Microfracturing is an excellent method of obtaining direct, in-situ stress measurements, not only in shales, but in conventional reservoirs as well. Recent advances have shown that microfracturing can help improve reservoir management by guiding well placement, optimizing injection rates, and managing perforation strategy.
Microfracturing consists of isolating small test intervals in a well between inflatable packers, increasing the pressure until a small fracture forms and then by conducting a few injection and shut-in cycles, extend the fracture beyond the influence of the wellbore. Results show that direct stress measurements can be successfully acquired at multiple intervals in a few hours and the vertical scale nearly corresponds to electric log resolution.
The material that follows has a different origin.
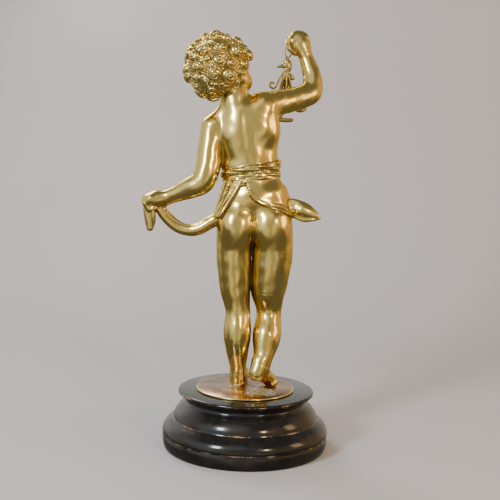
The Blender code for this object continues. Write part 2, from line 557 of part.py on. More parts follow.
def doubtful_cells():
    table = np.zeros(256, bool)
    for mask in range(256):
        inside = [i for i in range(8) if mask >> i & 1]
        outside = [i for i in range(8) if not mask >> i & 1]
        bad = pieces(inside) > 1 or pieces(outside) > 1
        for axis in range(3):
            for level in (0, 1):
                ring = [i for i in range(8) if CORNERS[i][axis] == level]
                bits = [mask >> i & 1 for i in ring]
                if bits[0] == bits[3] and bits[1] == bits[2] and bits[0] != bits[1]:
                    bad = True
        table[mask] = bad
    return table


def sample(field, low, high, step):
    block = 8
    counts = np.ceil((np.asarray(high, float) - low) / (step * block)).astype(int)
    grids = np.meshgrid(*[np.arange(n) for n in counts], indexing="ij")
    blocks = np.stack([g.ravel() for g in grids], 1)
    middle = low + (blocks * block + 0.5 * (block - 1)) * step
    guess = field(middle)
    shape = tuple(counts * block)
    value = np.repeat(np.repeat(np.repeat(guess.reshape(counts), block, 0), block, 1), block, 2)
    value = np.where(value < 0.0, -FAR, FAR)
    reach = 0.5 * np.sqrt(3.0) * block * step * 1.35 + 2.5
    near = blocks[np.abs(guess) < reach]
    cell = np.stack([g.ravel() for g in np.meshgrid(*[np.arange(block)] * 3, indexing="ij")], 1)
    for first in range(0, len(near), 600):
        index = (near[first:first + 600, None, :] * block + cell[None]).reshape(-1, 3)
        value[index[:, 0], index[:, 1], index[:, 2]] = field(low + index * step)
    return value.reshape(shape)


def cell_masks(inside):
    mask = np.zeros(tuple(n - 1 for n in inside.shape), np.uint8)
    for bit, (i, j, k) in enumerate(CORNERS):
        part = inside[i:inside.shape[0] - 1 + i, j:inside.shape[1] - 1 + j, k:inside.shape[2] - 1 + k]
        mask |= part.astype(np.uint8) << bit
    return mask


def largest(verts, faces):
    label = np.arange(len(verts))
    while True:
        lowest = label[faces].min(1)
        joined = label.copy()
        np.minimum.at(joined, faces.ravel(), np.repeat(lowest, 4))
        joined = joined[joined]
        if np.array_equal(joined, label):
            break
        label = joined
    keep = label == np.bincount(label).argmax()
    number = np.cumsum(keep) - 1
    return verts[keep], number[faces[keep[faces[:, 0]]]]


def skin(field, low, high, step):
    low = np.asarray(low, float)
    value = sample(field, low, high, step)
    doubtful = doubtful_cells()
    settled = np.zeros(value.shape, bool)
    for turn in range(40):
        mask = cell_masks(value < 0.0)
        cells = np.argwhere(doubtful[mask])
        if len(cells) == 0:
            break
        around = cells[:, None, :] + CORNERS[None]
        size = np.abs(value[around[..., 0], around[..., 1], around[..., 2]])
        size = np.where(settled[around[..., 0], around[..., 1], around[..., 2]], 10 * FAR, size)
        pick = np.unique(around[np.arange(len(cells)), size.argmin(1)], axis=0)
        if turn > 24:
            pick = np.unique(around.reshape(-1, 3), axis=0)
        old = value[pick[:, 0], pick[:, 1], pick[:, 2]]
        old = np.where(turn > 24, FAR, old)
        value[pick[:, 0], pick[:, 1], pick[:, 2]] = np.where(old < 0.0, 0.03, -0.03) * step
        settled[pick[:, 0], pick[:, 1], pick[:, 2]] = True
    cells = np.argwhere((mask > 0) & (mask < 255))
    around = cells[:, None, :] + CORNERS[None]
    v = value[around[..., 0], around[..., 1], around[..., 2]]
    total = np.zeros((len(cells), 3))
    count = np.zeros(len(cells))
    for a, b in EDGES:
        cross = (v[:, a] < 0.0) != (v[:, b] < 0.0)
        t = np.where(cross, v[:, a] / np.where(cross, v[:, a] - v[:, b], 1.0), 0.0)
        t = np.clip(t, 0.04, 0.96)
        point = CORNERS[a] + t[:, None] * (CORNERS[b] - CORNERS[a])
        total += point * cross[:, None]
        count += cross
    verts = low + (cells + total / count[:, None]) * step
    number = np.full(mask.shape, -1, np.int64)
    number[cells[:, 0], cells[:, 1], cells[:, 2]] = np.arange(len(cells))
    inside = value < 0.0
    faces = []
    for axis in range(3):
        u = (axis + 1) % 3
        w = (axis + 2) % 3
        first = [slice(1, -1)] * 3
        first[axis] = slice(0, -1)
        second = list(first)
        second[axis] = slice(1, None)
        a = inside[tuple(first)]
        b = inside[tuple(second)]
        edge = np.argwhere(a != b)
        flip = a[edge[:, 0], edge[:, 1], edge[:, 2]]
        base = edge.copy()
        base[:, u] += 1
        base[:, w] += 1
        step_u = np.zeros(3, int)
        step_u[u] = 1
        step_w = np.zeros(3, int)
        step_w[w] = 1
        quad = [base - step_u - step_w, base - step_w, base, base - step_u]
        quad = np.stack([number[c[:, 0], c[:, 1], c[:, 2]] for c in quad], 1)
        quad[~flip] = quad[~flip][:, ::-1]
        faces.append(quad)
    return largest(verts, np.vstack(faces))


def slope(field, points, reach=0.05):
    out = np.zeros_like(points)
    for axis in range(3):
        step = np.zeros(3)
        step[axis] = reach
        out[:, axis] = field(points + step) - field(points - step)
    return out / (2.0 * reach)


# Meshes

def enamel(name, colour, metallic, roughness):
    material = bpy.data.materials.new(name)
    material.use_nodes = True
    shader = material.node_tree.nodes["Principled BSDF"]
    shader.inputs["Base Color"].default_value = colour + (1.0,)
    shader.inputs["Metallic"].default_value = metallic
    shader.inputs["Roughness"].default_value = roughness
    return material


def mesh_object(name, verts, faces, material):
    mesh = bpy.data.meshes.new(name)
    mesh.from_pydata([tuple(v) for v in verts.tolist()], [], [tuple(f) for f in faces])
    mesh.materials.append(material)
    thing = bpy.data.objects.new(name, mesh)
    bpy.context.scene.collection.objects.link(thing)
    return thing


def thin_out(thing, triangles):
    thing.data.calc_loop_triangles()
    now = len(thing.data.loop_triangles)
    reduce = thing.modifiers.new("thin", "DECIMATE")
    reduce.ratio = min(1.0, triangles / now)
    reduce.use_collapse_triangulate = True
    graph = bpy.context.evaluated_depsgraph_get()
    mesh = bpy.data.meshes.new_from_object(thing.evaluated_get(graph))
    thing.modifiers.clear()
    old = thing.data
    thing.data = mesh
    bpy.data.meshes.remove(old)
    mesh.name = thing.name


def carved(name, field, low, high, step, triangles, material):
    verts, faces = skin(field, low, high, step)
    thing = mesh_object(name, verts, faces.tolist(), material)
    thin_out(thing, triangles)
    points = np.array([v.co[:] for v in thing.data.vertices])
    for _ in range(4):
        grade = slope(field, points)
        size = np.maximum((grade ** 2).sum(1), 0.25)
        value = field(points)
        near = np.clip(value, -0.15 * step, 0.15 * step)
        move = -np.where(np.abs(value) > 1.2 * step, value, near) / size
        points = points + grade * move[:, None]
    points = points * PART + np.array([0.0, 0.0, FIGURE_BASE])
    thing.data.vertices.foreach_set("co", points.ravel())
    thing.data.update()
    return thing


# Turned pieces

# The plinth's profile, radius and height of each point, as drawn at this diameter and height
DRAWN_DIAMETER = 0.1850
DRAWN_HEIGHT = 0.0645
PLINTH_PROFILE = (
    (0.0890, 0.0000), (0.0904, 0.0012), (0.0917, 0.0060), (0.0923, 0.0115), (0.0922, 0.0150),
    (0.0912, 0.0163), (0.0924, 0.0177), (0.0925, 0.0198), (0.0914, 0.0236), (0.0890, 0.0273),
    (0.0853, 0.0305), (0.0818, 0.0325), (0.0805, 0.0337), (0.0804, 0.0356), (0.0788, 0.0402),
    (0.0752, 0.0452), (0.0706, 0.0494), (0.0676, 0.0520), (0.0669, 0.0538), (0.0680, 0.0562),
    (0.0709, 0.0586), (0.0741, 0.0603), (0.0755, 0.0616), (0.0757, 0.0629), (0.0749, 0.0641),
    (0.0732, 0.0645))


def turned(name, profile, segments, shift, material):
    verts = []
    for radius, height in profile:
        for i in range(segments):
            turn = 2 * np.pi * i / segments
            verts.append((shift + radius * np.cos(turn), radius * np.sin(turn), height))
    rings = len(profile)
    faces = []
    for ring in range(rings - 1):
        for i in range(segments):
            j = (i + 1) % segments
            faces.append((ring * segments + i, ring * segments + j, (ring + 1) * segments + j,
                          (ring + 1) * segments + i))
    low = len(verts)
    verts.append((shift, 0.0, profile[0][1]))
    verts.append((shift, 0.0, profile[-1][1]))
    last = (rings - 1) * segments
    for i in range(segments):
        j = (i + 1) % segments
        faces.append((low, j, i))
        faces.append((low + 1, last + i, last + j))
    return mesh_object(name, np.array(verts), faces, material)


def main():
    for thing in list(bpy.data.objects):
        bpy.data.objects.remove(thing, do_unlink=True)
    wood = enamel("ebonised_wood", (0.012, 0.010, 0.010), 0.0, 0.25)
    plate = enamel("disc_brass", (0.55, 0.36, 0.20), 1.0, 0.32)
    brass = enamel("polished_brass", (0.72, 0.52, 0.20), 1.0, 0.22)
    wire = enamel("sprig_brass", (0.50, 0.37, 0.16), 1.0, 0.36)
    wider = PLINTH_DIAMETER / DRAWN_DIAMETER
    taller = PLINTH_HEIGHT / DRAWN_HEIGHT
    plinth = [(radius * wider, height * taller) for radius, height in PLINTH_PROFILE]
    turned("wood_plinth", plinth, PLINTH_SEGMENTS, 0.0, wood)
    radius = DISC_DIAMETER / 2
    low = PLINTH_HEIGHT + REST_GAP
    soft = 0.0005
    disc = ((radius - soft, low), (radius, low + soft), (radius, DISC_TOP - soft),
            (radius - soft, DISC_TOP))
    turned("brass_disc", disc, DISC_SEGMENTS, DISC_SHIFT, plate)
    carved("boy_figure", figure, (-96, -72, -6), (132, 56, 412), FIGURE_STEP, FIGURE_TRIANGLES, brass)
    carved("hanging_sprig", held_sprig, (-64, -62, 290), (-8, -42, 400), SPRIG_STEP, SPRIG_TRIANGLES, wire)


main()
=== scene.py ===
from concurrent.futures import ThreadPoolExecutor
import bmesh
import bpy
import numpy as np
from mathutils import Matrix


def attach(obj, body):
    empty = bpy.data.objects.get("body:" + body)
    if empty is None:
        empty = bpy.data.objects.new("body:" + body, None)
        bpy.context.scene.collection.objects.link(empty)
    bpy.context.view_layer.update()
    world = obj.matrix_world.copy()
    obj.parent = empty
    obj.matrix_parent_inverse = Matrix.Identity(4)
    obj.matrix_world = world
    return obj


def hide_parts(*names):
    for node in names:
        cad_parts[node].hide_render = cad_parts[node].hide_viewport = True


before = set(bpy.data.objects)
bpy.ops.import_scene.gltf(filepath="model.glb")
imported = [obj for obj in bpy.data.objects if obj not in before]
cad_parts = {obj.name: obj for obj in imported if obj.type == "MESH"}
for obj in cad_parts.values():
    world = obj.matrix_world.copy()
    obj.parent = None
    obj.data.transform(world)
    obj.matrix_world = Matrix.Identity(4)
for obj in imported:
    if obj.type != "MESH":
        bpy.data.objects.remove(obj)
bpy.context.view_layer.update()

# Overall sizes, in metres
TOTAL_HEIGHT = 0.4700
PLINTH_HEIGHT = 0.0645
DISC_DIAMETER = 0.1094
DISC_THICKNESS = 0.0021
DISC_SHIFT = 0.0010
REST_GAP = 0.0003
DISC_TOP = PLINTH_HEIGHT + REST_GAP + DISC_THICKNESS
FIGURE_BASE = DISC_TOP + REST_GAP
FIGURE_HEIGHT = TOTAL_HEIGHT - FIGURE_BASE
CANON = 403.0
PART = FIGURE_HEIGHT / CANON

# Fineness of the carving, in parts of the canon
COARSE = 1.0
BODY_STEP = 0.98 * COARSE
HEAD_STEP = 0.50 * COARSE
SPRIG_STEP = 0.34 * COARSE
MOST_TRIANGLES = 192000
TURNED_SEGMENTS = 256
SPRIG_CLEARANCE = 0.35
HEAD_BALL = (37.0, 1.0, 350.0)
HEAD_BALL_RADIUS = 47.0
FAR = 60.0
POOL = ThreadPoolExecutor(4)


# Soft solids

def blend(a, b, k):
    h = np.maximum(k - np.abs(a - b), 0.0) / k
    return np.minimum(a, b) - h * h * k * 0.25


def carve(a, b, k):
    return -blend(-a, b, k)


def ramp(low, high, value):
    t = np.clip((value - low) / (high - low), 0.0, 1.0)
    return t * t * (3.0 - 2.0 * t)


def oval(p, centre, radii, axes=None):
    q = p - np.asarray(centre, float)
    if axes is not None:
        q = q @ np.asarray(axes, float).T
    r = np.asarray(radii, float)
    k0 = np.sqrt(((q / r) ** 2).sum(1))
    k1 = np.sqrt(((q / (r * r)) ** 2).sum(1))
    return k0 * (k0 - 1.0) / np.maximum(k1, 1e-9)


def limb(p, a, b, ra, rb, deep=1.0):
    s = np.array([1.0, 1.0 / deep, 1.0])
    a = np.asarray(a, float) * s
    b = np.asarray(b, float) * s
    q = p * s - a
    d = b - a
    h = np.clip(q @ d / (d @ d), 0.0, 1.0)
    return np.sqrt(((q - h[:, None] * d) ** 2).sum(1)) - (ra + (rb - ra) * h)


def chain(p, knots, deep=1.0):
    out = None
    for first, second in zip(knots[:-1], knots[1:]):
        piece = limb(p, first[:3], second[:3], first[3], second[3], deep)
        out = piece if out is None else np.minimum(out, piece)
    return out


def flowing(knots, cuts=5):
    k = np.asarray(knots, float)
    k = np.vstack([2 * k[0] - k[1], k, 2 * k[-1] - k[-2]])
    rows = []
    for i in range(1, len(k) - 2):
        for t in np.arange(cuts) / cuts:
            a = -0.5 * k[i - 1] + 1.5 * k[i] - 1.5 * k[i + 1] + 0.5 * k[i + 2]
            b = k[i - 1] - 2.5 * k[i] + 2.0 * k[i + 1] - 0.5 * k[i + 2]
            c = -0.5 * k[i - 1] + 0.5 * k[i + 1]
            rows.append(((a * t + b) * t + c) * t + k[i])
    rows.append(k[-2])
    return rows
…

Therefore, microfracture testing (generally performed in a pilot / vertical well) is an appropriate choice for calibrating log derived geomechanical models and obtaining a complete, accurate, and precise vertical stress profile.
This paper describes the microfracturing process and presents several examples that led to increased hydrocarbon recovery by efficient stimulation and/or completion design. Case studies presented range from optimizing hydraulic fracturing in unconventional (Delaware Basin, USA), determining safe waterflood injection rates in brownfields (Offshore UK), and helping improve perforation placement in ultra-deepwater reservoirs.